Le masque traditionnel Onnamen
Ce sont les masques traditionnels de femmes. Il en existe 3 types : le masque de jeune fille, de femme d’âge moyen et de vieille femme. Pour les jeunes femmes, la dentition noircie contraste avec les lèvres peintes en rouge. Les femmes entre deux âges ont un visage plus fin et ne sourient pas. Elles ont également les paupières plus lourdes. Finalement, les masques japonais de vieilles femmes arborent des traits creusés, avec les lèvres vers le bas. Quelques rides s’ajoutent sur le front et sur les joues.

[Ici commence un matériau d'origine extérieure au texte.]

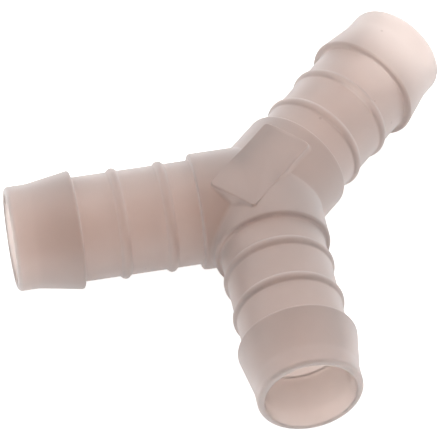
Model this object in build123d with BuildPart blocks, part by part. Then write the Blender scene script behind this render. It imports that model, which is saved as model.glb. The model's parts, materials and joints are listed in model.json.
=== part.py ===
from build123d import *
import math
import os

# Y connector for flexible tubing, moulded in one piece.
#
# The centre lines of the stem and of the two branches lie in the XY plane and meet at the origin.
# The stem runs along +Y, and the branches run down and out to either side of -Y. +Z is the face that
# carries the marking pad. Three plain cylinders meet to make the hub, and each one steps down to a hose
# tail: a plain tube with two rounded gripping rings, then a barb that tapers to a short lead-in. The
# edges are eased by small chamfers. All sizes are in millimetres.

# Hose size and wall
tail_radius = 9.5  # outside of the plain tail, the bore radius of the hose that it fits
wall = 1.3  # plastic between the bore and the outside of the plain tail

# Hub
branch_spread = 90.0  # degrees between the two branches
hub_step = 1.1  # how far the hub stands out from the tails
hub_collar = 1.4  # plain hub left between the crotch of the branches and the step to each tail
hub_edge_ease = 0.35
hub_foot_ease = 0.25

# Gripping rings
ring_height = 0.6
ring_round = 1.0  # radius of the rounded section of a ring
ring_sides = 16  # flats round that section
hub_to_first_ring = 5.6
ring_pitch = 8.5

# Barb
last_ring_to_barb = 7.6
barb_height = 1.36
barb_length = 8.1
barb_edge_ease = 0.45

# Lead-in and mouth
lead_in_length = 4.0
mouth_outer_ease = 0.5
mouth_inner_ease = 0.25

# Marking pad
pad_length = 18.0
pad_width = 9.6
pad_proud = 0.1  # height of the pad's face above the crest of the hub
pad_corner_round = 0.8

# Sizes that follow from the ones above
bore_radius = tail_radius - wall
hub_radius = tail_radius + hub_step
ring_radius = tail_radius + ring_height
barb_radius = tail_radius + barb_height

hub_end = hub_radius / math.tan(math.radians(branch_spread / 2)) + hub_collar
first_ring = hub_end + hub_to_first_ring
second_ring = first_ring + ring_pitch
barb_back = second_ring + last_ring_to_barb
barb_end = barb_back + barb_length
arm_length = barb_end + lead_in_length

pad_top = hub_radius + pad_proud
same_place = 0.001  # two sizes closer than this are the same

arm_angles = {
    "stem": 90.0,
    "left_branch": 270.0 - branch_spread / 2,
    "right_branch": 270.0 + branch_spread / 2,
}


def arm_direction(angle):
    """Unit vector of an arm's centre line, pointing out of its mouth."""
    return Vector(math.cos(math.radians(angle)), math.sin(math.radians(angle)), 0)


def section_plane(angle):
    """Plane of an arm's half section: local X runs out along the arm, and local Y is straight up."""
    out = arm_direction(angle)
    return Plane(origin=(0, 0, 0), x_dir=out, z_dir=out.cross(Vector(0, 0, 1)))


def mouth_plane(angle):
    """Plane of an arm's mouth, facing out."""
    out = arm_direction(angle)
    return Plane(origin=out * arm_length, x_dir=(0, 0, 1), z_dir=out)


def corner(sketch, along, radius):
    """The corner of a half section that lies at this place along the arm and at this radius."""
    return sketch.vertices().sort_by_distance(Vector(along, radius, 0))[0]


def is_lip(edge):
    """True for the circle where a bore meets the face of its mouth."""
    at_mouth = abs(edge.arc_center.length - arm_length) < same_place
    at_bore = abs(edge.radius - bore_radius) < same_place
    return at_mouth and at_bore


with BuildSketch(Plane.XY) as arm_section:
    with BuildLine():
        Polyline(
            (0, 0),
            (0, hub_radius),
            (hub_end, hub_radius),
            (hub_end, tail_radius),
            (barb_back, tail_radius),
            (barb_back, barb_radius),
            (barb_end, tail_radius),
            (arm_length, tail_radius),
            (arm_length, 0),
            close=True,
        )
    make_face()
    chamfer(corner(arm_section, hub_end, hub_radius), hub_edge_ease)
    chamfer(corner(arm_section, hub_end, tail_radius), hub_foot_ease)
    chamfer(corner(arm_section, barb_back, barb_radius), barb_edge_ease)
    chamfer(corner(arm_section, arm_length, tail_radius), mouth_outer_ease)
    with Locations((first_ring, ring_radius - ring_round), (second_ring, ring_radius - ring_round)):
        RegularPolygon(ring_round, ring_sides)

with BuildPart() as y_connector:
    # Three solid arms, each the same half section turned about its own centre line
    for angle in arm_angles.values():
        add(section_plane(angle) * arm_section.sketch)
        revolve(axis=Axis((0, 0, 0), arm_direction(angle)))

    # Marking pad across the top of the hub, in line with the stem
    with BuildSketch(Plane.XY):
        RectangleRounded(pad_width, pad_length, pad_corner_round)
    extrude(amount=pad_top)

    # Bores that meet at the origin
    for angle in arm_angles.values():
        with BuildSketch(mouth_plane(angle)):
            Circle(bore_radius)
        extrude(amount=-arm_length, mode=Mode.SUBTRACT)

    # Eased inner lip of each mouth
    lips = y_connector.edges().filter_by(GeomType.CIRCLE).filter_by(is_lip)
    chamfer(lips, mouth_inner_ease)

y_connector.part.label = "y_connector"

os.makedirs("parts", exist_ok=True)
export_step(y_connector.part, "parts/y_connector.step")

print("hub end", round(hub_end, 2), "first ring", round(first_ring, 2), "second ring", round(second_ring, 2))
print("barb back", round(barb_back, 2), "barb end", round(barb_end, 2), "arm length", round(arm_length, 2))
print("bore radius", round(bore_radius, 2), "volume", round(y_connector.part.volume, 1))
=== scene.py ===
# %% [markdown]
# # A moulded Y connector for hoses
#
# The object is a small fitting that splits one hose into two. It is one piece of milky, slightly
# see-through polypropylene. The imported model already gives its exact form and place, with small edges cut
# flat. This script gives it the skin of the real moulding: round rings, soft edges and a satin,
# light-soaked plastic. Blender works in metres here, so the connector's sizes are written in millimetres
# times MM. The distance of the camera and the size of the floor are in metres.

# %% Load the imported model
import json
import math

import bmesh
import bpy
from mathutils import Matrix, Vector

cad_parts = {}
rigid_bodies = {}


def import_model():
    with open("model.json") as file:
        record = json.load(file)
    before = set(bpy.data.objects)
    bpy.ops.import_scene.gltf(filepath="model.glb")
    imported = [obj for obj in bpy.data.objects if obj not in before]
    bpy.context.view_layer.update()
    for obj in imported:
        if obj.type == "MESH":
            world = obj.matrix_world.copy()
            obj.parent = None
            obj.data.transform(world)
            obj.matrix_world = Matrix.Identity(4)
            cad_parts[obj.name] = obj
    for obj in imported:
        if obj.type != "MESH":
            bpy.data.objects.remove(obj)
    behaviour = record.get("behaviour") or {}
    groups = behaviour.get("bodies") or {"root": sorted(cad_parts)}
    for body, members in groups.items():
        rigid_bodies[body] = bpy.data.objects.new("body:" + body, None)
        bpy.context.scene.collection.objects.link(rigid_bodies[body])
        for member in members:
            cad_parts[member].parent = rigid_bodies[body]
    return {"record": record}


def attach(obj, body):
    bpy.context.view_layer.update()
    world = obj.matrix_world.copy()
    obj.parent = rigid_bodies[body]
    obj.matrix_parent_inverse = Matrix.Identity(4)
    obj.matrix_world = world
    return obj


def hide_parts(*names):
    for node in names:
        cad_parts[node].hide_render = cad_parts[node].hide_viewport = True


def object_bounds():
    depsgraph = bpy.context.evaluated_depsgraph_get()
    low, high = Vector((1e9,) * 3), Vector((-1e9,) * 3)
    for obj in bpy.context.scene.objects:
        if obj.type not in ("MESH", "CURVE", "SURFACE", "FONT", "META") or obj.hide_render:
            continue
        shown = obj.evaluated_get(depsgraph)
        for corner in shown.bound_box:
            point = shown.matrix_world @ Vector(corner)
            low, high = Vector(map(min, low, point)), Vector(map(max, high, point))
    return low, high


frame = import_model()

model_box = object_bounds()
MM = 0.001


def in_mm(corners):
    """The corners of a box as short numbers in millimetres."""
    return [[round(value / MM, 2) for value in corner] for corner in corners]


print("packed model, lowest and highest corner in mm:", in_mm(model_box))

# %% [markdown]
# ## Sizes
#
# The bore and the tail are read from the record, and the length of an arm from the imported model. The rest
# are the driving sizes of the moulding. They could all be typed in, but then a change of hose size would
# have to be made in two places.

# %% Sizes of the connector
mounts = {mount["name"]: mount for mount in frame["record"]["mounts"]}
bore_radius = mounts["stem_bore"]["dims"]["r_mm"] * MM
tail_radius = mounts["stem_tail"]["dims"]["r_mm"] * MM
arm_length = model_box[1].y

hub_step = 1.1 * MM
hub_collar = 1.4 * MM
hub_to_first_ring = 5.6 * MM
ring_height = 0.6 * MM
ring_round = 1.0 * MM
ring_pitch = 8.5 * MM
last_ring_to_barb = 7.6 * MM
barb_height = 1.36 * MM
barb_length = 8.1 * MM

branch_spread = 90.0
arm_angles = [90.0, 270.0 - branch_spread / 2, 270.0 + branch_spread / 2]
flats = 144

hub_radius = tail_radius + hub_step
hub_end = hub_radius / math.tan(math.radians(branch_spread / 2)) + hub_collar
first_ring = hub_end + hub_to_first_ring
second_ring = first_ring + ring_pitch
barb_back = second_ring + last_ring_to_barb
barb_radius = tail_radius + barb_height
barb_end = barb_back + barb_length
print("arm length", round(arm_length / MM, 2), "mm, bore", round(2 * bore_radius / MM, 2), "mm")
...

Chujo, le masque du jeune aristocrate
Ce masque représente un jeune homme de bonne famille. Il a un visage plutôt banal, avec un nez assez épais, aux narines dilatées. Il affiche une expression mélancolique avec ses sourcils haut et froncés. Sa bouche ouverte dévoile la rangée supérieure de ses dents noircies (comme cela se faisait chez les aristocrates du Japon d’antan).
Sankôjô, le vieillard
C’est un masque de vieil homme au visage marqué par les rides. Ses lèvres sont rouges, laissant apparaître ses dents. Il a quelques mèches de cheveux sur la tête, ainsi qu’une barbiche en crin. Il peut représenter un patriarche ou le fantôme d’un guerrier mort au combat.
Ôbeshimi, le masque japonais de démon maléfique
Ce masque représente le visage d’un démon, comme ses yeux dorés le montrent. Ses traits sont forcés, sa bouche est fermée sur une expression renfrognée. Il a de gros sourcils bougons, un nez imposant et un petit front. Ce personnage peut évoquer un roi des enfers, mais aussi un esprit maléfique.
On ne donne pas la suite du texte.